At about 10 the next morning (Monday, March 8), we went in to shore where a charming fellow named Dilly was waiting for us with his taxi van. I was interested in Barbuda for a number of reasons.
The island was first settled by the Codringtons, who leased it from Britain in 1685 for the monstrous price of "one fat sheep". Codrington used the island to grow livestock and root crops for his sugar plantations on Antigua, and as a hunting ground. Wild pigs were introduced. The island was later abandoned to the slaves who had been imported by Codrington to work it. There was some subsistence farming as well as fishing and hunting. In the early days, donkeys were used as transport. When automobiles put in an appearance, the donkeys were allowed to run wild. As a result, the island is alive with wild pigs, the inevitable goats, wild donkeys and horses. The goats and pigs are hunted; the donkeys just hang out. The horses have owners and are carefully tended. They are not used as transport. Every second Sunday, there are horse races at a track south of the main village of Codrington. Alas, we were never there on an appropriate Sunday.

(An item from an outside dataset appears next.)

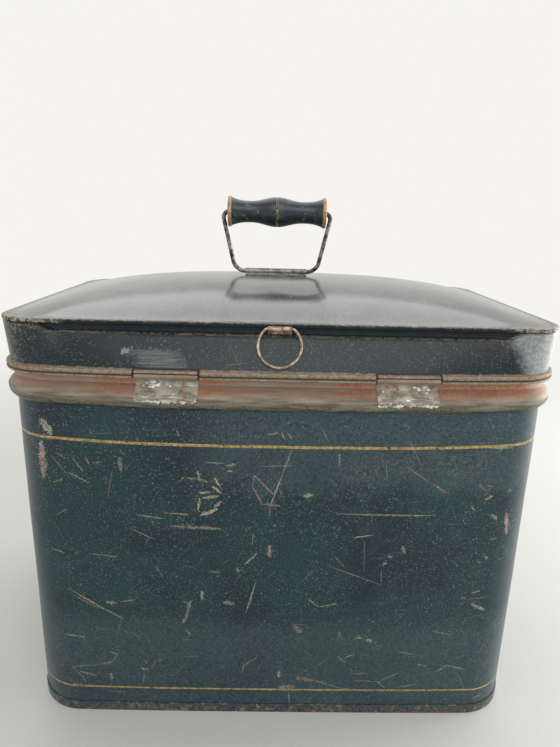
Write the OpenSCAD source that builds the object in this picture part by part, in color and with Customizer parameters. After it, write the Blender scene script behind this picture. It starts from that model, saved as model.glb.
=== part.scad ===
// Small tin trunk: a sheet-metal box for papers with a hinged domed lid.
// Millimetres. The hinge side faces -Y, +X is to its right, the flat underside lies on z = 0.

/* [Body] */
// Width across the short sides
body_w = 400; // [320:1:480]
// Depth across the long sides, without their bulge
body_d = 240; // [190:1:300]
// How far each short side is drawn in at the bead and the neck
side_draw = 3.5; // [0:0.5:5]
// Height from the table to the foot of the swaged bead
wall_h = 272; // [220:1:340]
// Thickness of the tinned sheet with its paint
sheet = 0.7; // [0.5:0.1:0.9]
// Corner radius at the foot
foot_corner_r = 38; // [30:1:50]
// Corner radius at the bead and the neck
neck_corner_r = 29; // [24:1:40]
// Bulge of the long sides at the foot
foot_bulge = 2; // [0:0.5:6]
// Bulge of the long sides where they are fullest
belly_bulge = 18; // [6:1:24]
// Height of the fullest place above the table
belly_z = 247; // [150:1:260]
// Exponent of the bulge along a side: a higher one is flatter in the middle
bulge_power = 3; // [2:0.5:4]

/* [Bead and neck] */
// Height of the swaged bead
bead_h = 16; // [12:1:20]
// How far the bead stands out of the wall
bead_out = 5.5; // [3:0.5:7]
// Bulge of the long sides at the bead
bead_bulge = 15; // [6:1:20]
// How far the neck is drawn in from the wall
neck_in = 0.6; // [0.4:0.1:1.2]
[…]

The total population of the island is about 1,500 souls. There is no individual land ownership. You fence in a bit of land, build a house and that's yours. The island is also essentially flat. The Highlands, on the Atlantic side, rise a staggering 125 feet above sea level. That's as high as it gets, folks.
In his Cruising Guide to the Leeward Islands, Chris Doyle says:
"...there have been several ambitious projects to develop the island...an idea strongly resisted by many Barbudans, who see no benefit to changing their traditional lifestyle for one of being dressed up and employed to wait on tourists, in exchange for the dubious benefits of better roads, more cars and Kentucky Fried Chicken."
The people of Barbuda halted a planned desalinisation plant, fearing that their beautiful lagoon would be destroyed. That lagoon was another reason I wanted to visit Barbuda.
The entire northwest of the island is a vast lagoon. I believe it is over 6 miles long and a mile or two wide. It is delimited by a narrow sand beach on the seaward side that runs 12 miles along the coast. The village of Codrington is on its landward, eastern edge. The lagoon is home to one of the largest frigate bird colonies in the world; matching those in the Galapagos. (I can't find any numbers, but we saw hundreds of birds during our visit.)
Dilly took us to a small dock in Codrington, on the lagoon, where George welcomed us aboard his skiff. We were joined by another group and he took his loaded boat into the lagoon.
Our first stop was a large buoy that had appeared offshore some time before. A couple of local fishermen had claimed it as salvage (they were after the tiny solar panel) and dragged it into the lagoon. There it rests, aground. Since most visitors to Barbuda are cruisers, George likes to show this example of the many dangers lurking out to sea and reminds us that a good lookout is worth all the GPS you can carry.
For a long time, no one knew where this buoy had drifted from, until an industrious American visitor used the Web and its buoy number to trace its history. It originally marked Grampus Rock, somewhere on Canada's east shore. It set off, one day, and wandered over to Spain. It probably cruised down the African coast for a bit before deciding to head for the Caribbean. It is now a permanent resident of Barbuda. Its bell rang gently as we moved off.
We then crossed the lagoon and viewed a sad little stand of mangrove. This was the original frigate bird colony, destroyed by a hurricane some years ago. Fortunately, the birds like the neighbourhood, so they just moved north a bit. Their noisy (rather smelly) nesting site was to be our last stop.
The magnificent frigate bird (to give its full name) or man-o'-war bird is so named because of its penchant for harassing other seabirds until they drop or even regurgitate the fish they have caught. I've seen them do this to terns. The frigate bird then swoops down and takes the meal. They also catch surface fish...they are not divers, nor are they swimmers. They spend literally weeks in the air and travel hundreds of miles, riding the air currents in glorious swoops and glides. At the colony, I saw them preen on the wing, ruffle and settle their feathers on the wing...activities most birds perch for. They are big birds, with a wingspan of some 2.5 metres. When they do come in for a landing, it is usually at a nesting colony such as the one on Barbuda.
The males have a dark red pouch at the throat which they inflate as part of the mating ritual. It was not breeding season (there were chicks about) when we were there, but there were inflated pouches...perhaps just claiming a branch or a bit of territory. The colony features all ages and stages of frigate bird. A marvel.
We had a fabulous ogle while George explained the steps Barbuda has taken to ensure the birds are not disturbed. He also introduced us to the "upside down jellyfish" that are found in the area.
Then we were taken back to Codrington for lunch and the remainder of our tour with Dilly.